While serving as first lady, she led campaigns against Breast and Cervical cancer under the Forum for African First Ladies. She also significantly contributed to the 6th Stop Cervical Cancer in Africa (SCCA) conference held on July 24, 2012 in Zambia.

Kaseba announced her candidacy for President of Zambia shortly after her husband's death. She filed her nomination papers on November 18, 2014, to contest the January 2015 presidential by-election as a member of Sata's Patriotic Front (PF). Kaseba was one of nine to compete for the PF nomination for president. However, Kaseba and the other seven PF candidates lost their party's nomination to Edgar Lungu at the party's November general conference.

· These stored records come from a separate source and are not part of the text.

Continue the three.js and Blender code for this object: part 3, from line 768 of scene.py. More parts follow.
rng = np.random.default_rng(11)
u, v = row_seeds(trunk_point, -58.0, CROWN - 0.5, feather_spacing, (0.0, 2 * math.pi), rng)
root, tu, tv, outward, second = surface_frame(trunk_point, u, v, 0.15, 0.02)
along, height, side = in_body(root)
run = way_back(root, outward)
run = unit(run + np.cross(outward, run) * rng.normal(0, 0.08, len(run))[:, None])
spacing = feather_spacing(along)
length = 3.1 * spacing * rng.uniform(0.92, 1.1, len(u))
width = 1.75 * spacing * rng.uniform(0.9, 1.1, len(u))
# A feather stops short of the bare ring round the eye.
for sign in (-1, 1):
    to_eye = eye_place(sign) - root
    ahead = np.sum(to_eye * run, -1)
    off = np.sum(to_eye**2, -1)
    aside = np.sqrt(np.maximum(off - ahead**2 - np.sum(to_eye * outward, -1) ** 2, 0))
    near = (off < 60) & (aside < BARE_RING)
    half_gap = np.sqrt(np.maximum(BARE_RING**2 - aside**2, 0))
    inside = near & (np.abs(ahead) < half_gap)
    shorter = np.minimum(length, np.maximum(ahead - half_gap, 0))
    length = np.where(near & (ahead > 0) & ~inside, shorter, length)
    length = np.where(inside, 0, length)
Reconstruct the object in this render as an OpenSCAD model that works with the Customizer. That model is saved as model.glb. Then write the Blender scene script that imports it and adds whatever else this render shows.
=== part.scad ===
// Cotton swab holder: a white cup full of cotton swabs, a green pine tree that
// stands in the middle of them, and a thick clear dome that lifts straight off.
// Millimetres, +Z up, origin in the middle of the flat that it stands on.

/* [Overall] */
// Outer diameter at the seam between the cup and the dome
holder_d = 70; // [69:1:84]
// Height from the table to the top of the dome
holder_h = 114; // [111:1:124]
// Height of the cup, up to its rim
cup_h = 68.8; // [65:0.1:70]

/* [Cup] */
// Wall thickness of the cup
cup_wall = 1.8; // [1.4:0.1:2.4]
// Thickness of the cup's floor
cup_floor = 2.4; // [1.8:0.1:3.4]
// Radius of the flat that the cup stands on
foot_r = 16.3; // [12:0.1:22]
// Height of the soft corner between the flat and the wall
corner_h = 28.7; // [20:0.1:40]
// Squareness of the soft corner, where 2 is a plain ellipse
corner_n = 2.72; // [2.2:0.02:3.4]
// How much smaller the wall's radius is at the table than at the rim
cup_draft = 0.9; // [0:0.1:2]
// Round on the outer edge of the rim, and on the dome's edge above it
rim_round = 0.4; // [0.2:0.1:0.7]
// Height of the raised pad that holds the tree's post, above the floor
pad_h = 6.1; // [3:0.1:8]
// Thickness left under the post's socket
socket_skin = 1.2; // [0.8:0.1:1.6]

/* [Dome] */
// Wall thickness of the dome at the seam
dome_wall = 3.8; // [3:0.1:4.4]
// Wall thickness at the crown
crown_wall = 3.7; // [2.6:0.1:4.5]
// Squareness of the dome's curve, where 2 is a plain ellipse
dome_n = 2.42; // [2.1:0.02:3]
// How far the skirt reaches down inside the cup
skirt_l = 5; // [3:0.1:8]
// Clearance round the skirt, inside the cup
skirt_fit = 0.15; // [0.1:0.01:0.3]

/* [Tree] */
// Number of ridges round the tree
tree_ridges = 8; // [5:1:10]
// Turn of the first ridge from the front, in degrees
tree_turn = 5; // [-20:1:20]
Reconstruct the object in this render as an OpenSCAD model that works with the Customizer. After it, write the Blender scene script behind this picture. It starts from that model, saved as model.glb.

In 2016, it was speculated that Christine Kaseba might be chosen as the vice presidential running mate of UPND presidential nominee, Hakainde Hichilema, for the 2016 election. Kaseba was not a member of UPND, but was seen as a potential counter to President Edgar Lungu's running mate, Inonge Wina, who is also a woman, on the presidential ticket. Former acting President Guy Scott reportedly tried to persuade Hichilema to pick Kaseba as his running mate. However, Hakainde Hichilema ultimately chose Geoffrey Bwalya Mwamba as his running mate over Kaseba, Canisius Banda and other potential picks.

Kaseba serves on the Global Task Force on Expanded Access to Cancer Care and Control in Developing Countries.